> _Task prompt_
Of all the lines in the material below, how many include the string "model"? Give the number only.

Source records:

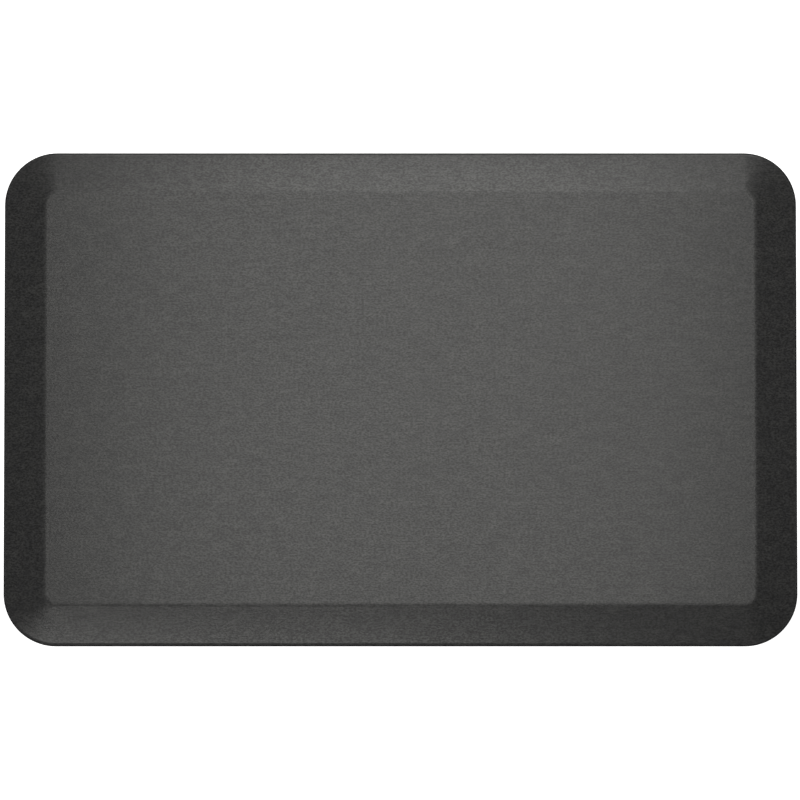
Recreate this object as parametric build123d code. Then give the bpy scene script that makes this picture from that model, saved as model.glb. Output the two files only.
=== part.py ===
"""Anti-fatigue mat: a moulded polyurethane standing mat with a bevelled border all round.

The mat lies on the XY plane, +Z up, with its origin at the middle of its underside. Its length runs
along X. It is moulded in three layers that stay together for life: a dense textured skin that you
stand on and that wraps down over the border, a soft foam core inside it, and a thin grip base whose
underside has raised round pads inside a flat rim.
"""

import os
from math import atan2, ceil, cos, degrees, hypot, sqrt, tan

from build123d import *

# Overall size of the mat, in millimetres
LENGTH = 812.8
WIDTH = 508.0
THICKNESS = 19.05
CORNER_RADIUS = 54.0

# Section through the border: a vertical side wall, a rounded lip, a slope and a soft crest
BEVEL_WIDTH = 41.5
EDGE_HEIGHT = 6.35
LIP_RADIUS = 5.8
CREST_RADIUS = 18.0

# Layers
SKIN_THICKNESS = 1.0
BASE_THICKNESS = 1.6
BASE_INSET = 0.3

# Underside of the grip base
RIM_WIDTH = 22.0
PAD_HEIGHT = 0.7
PAD_DIAMETER = 18.0
PAD_PITCH = 32.0
PAD_TO_RIM = 4.0

SLOPE = atan2(THICKNESS - EDGE_HEIGHT, BEVEL_WIDTH)

# How far an edge may stray from one height and still count as lying flat there
FLATNESS = 1e-4


def outline(inset):
    """The mat's plan outline, drawn in by inset all round."""
    return RectangleRounded(LENGTH - 2 * inset, WIDTH - 2 * inset, CORNER_RADIUS - inset)


def edges_at(form, height):
    """The edges of form that lie flat at one height."""
    level = [edge for edge in form.edges() if edge.bounding_box().size.Z < FLATNESS]
    return [edge for edge in level if abs(edge.center().Z - height) < FLATNESS]


def upper_form(inset):
    """The space above the grip base, every outer surface drawn in by inset along its own normal."""
    crest = THICKNESS - inset
    shoulder = EDGE_HEIGHT + inset * tan(SLOPE) - inset / cos(SLOPE)
    wall = extrude(Pos(0, 0, BASE_THICKNESS) * outline(inset), shoulder - BASE_THICKNESS)
    border = extrude(Pos(0, 0, shoulder) * outline(inset), crest - shoulder, taper=90 - degrees(SLOPE))
    form = wall + border
    form = fillet(edges_at(form, crest), CREST_RADIUS - inset)
    return fillet(edges_at(form, shoulder), LIP_RADIUS - inset)


def top_skin():
    """Wear skin: the standing surface, the sloping border and the lip, open underneath."""
    return upper_form(0) - upper_form(SKIN_THICKNESS)


def foam_core():
    """Cushion foam that fills the skin down to the grip base."""
    return upper_form(SKIN_THICKNESS)


def pad_centres():
    """Centres of the grip pads: staggered rows that keep clear of the rim's rounded corners."""
    half_length = LENGTH / 2 - RIM_WIDTH
    half_width = WIDTH / 2 - RIM_WIDTH
    corner = CORNER_RADIUS - RIM_WIDTH
    reach = PAD_DIAMETER / 2 + PAD_TO_RIM
    row_pitch = PAD_PITCH * sqrt(3) / 2
    rows = ceil(half_width / row_pitch)
    columns = ceil(half_length / PAD_PITCH)
    centres = []
    for row in range(-rows, rows + 1):
        stagger = PAD_PITCH / 2 if row % 2 else 0
        for column in range(-columns, columns + 1):
            x = column * PAD_PITCH + stagger
            y = row * row_pitch
            past_x = max(abs(x) - (half_length - corner), 0)
            past_y = max(abs(y) - (half_width - corner), 0)
            if hypot(past_x, past_y) + reach <= corner:
                centres.append((x, y))
    return centres


def grip_base():
    """Base sheet with a flat rim round a shallow recess, and round pads that stand level with the rim."""
    sheet = extrude(outline(BASE_INSET), BASE_THICKNESS)
    pads = Sketch() + [Pos(x, y) * Circle(PAD_DIAMETER / 2) for x, y in pad_centres()]
    recess = extrude(outline(RIM_WIDTH) - pads, PAD_HEIGHT)
    return sheet - recess


os.makedirs("parts", exist_ok=True)
for name, make in (("top_skin", top_skin), ("foam_core", foam_core), ("grip_base", grip_base)):
    solid = make()
    export_step(solid, f"parts/{name}.step")
    box = solid.bounding_box()
    litres = solid.volume / 1e6
    print(f"{name}: {len(solid.solids())} solid, {litres:.3f} litres, from {box.min.Z:.2f} to {box.max.Z:.2f} mm high")
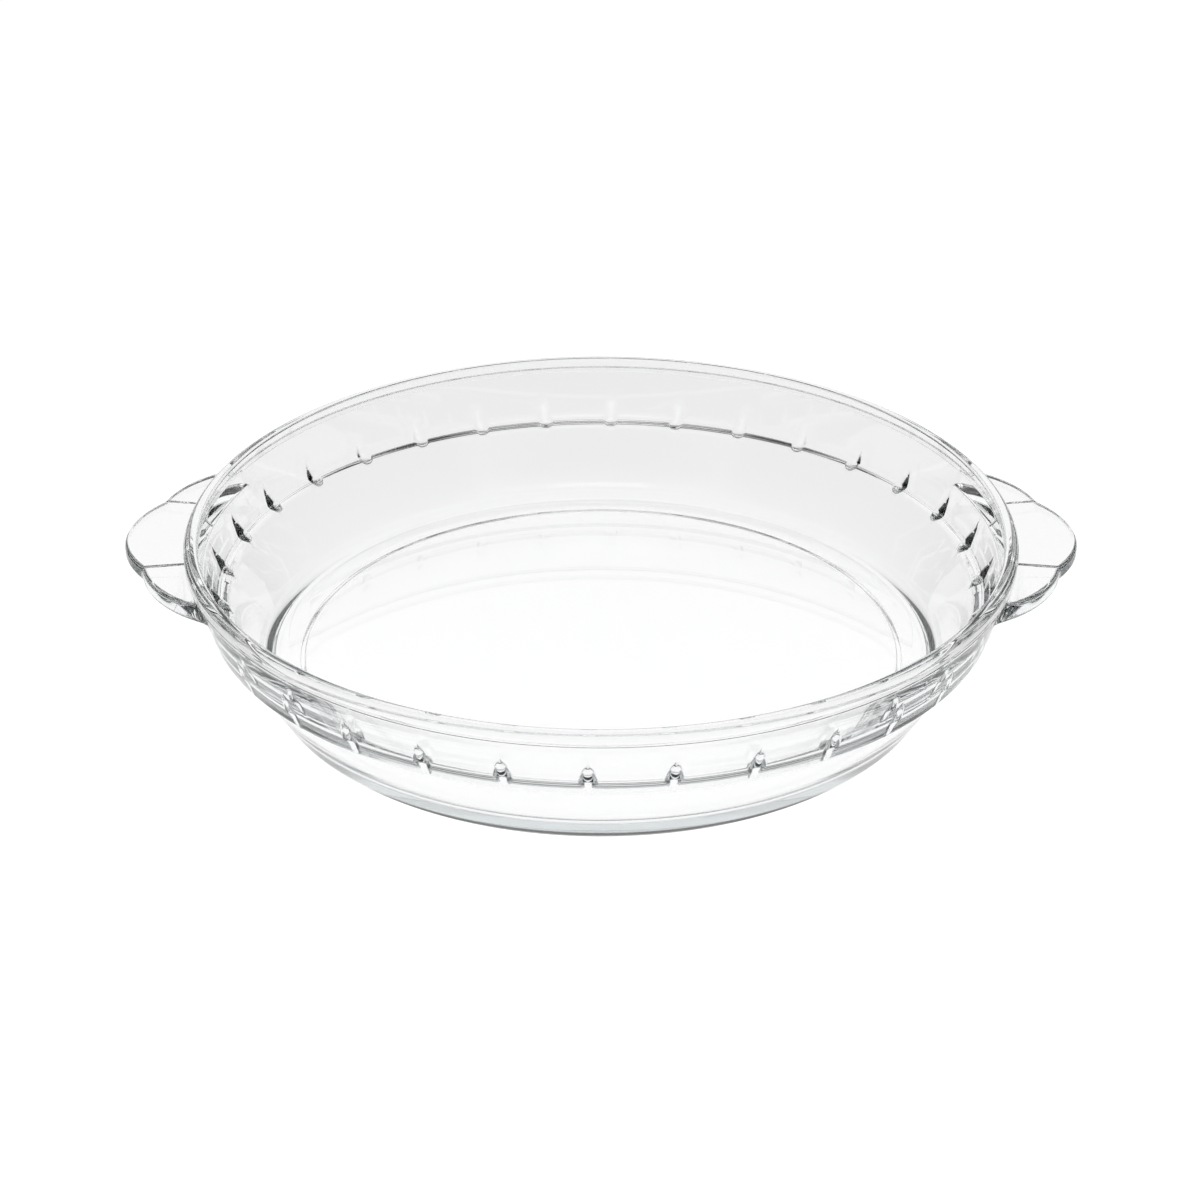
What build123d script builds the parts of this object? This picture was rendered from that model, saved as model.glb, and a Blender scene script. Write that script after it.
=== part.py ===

> _The output_
2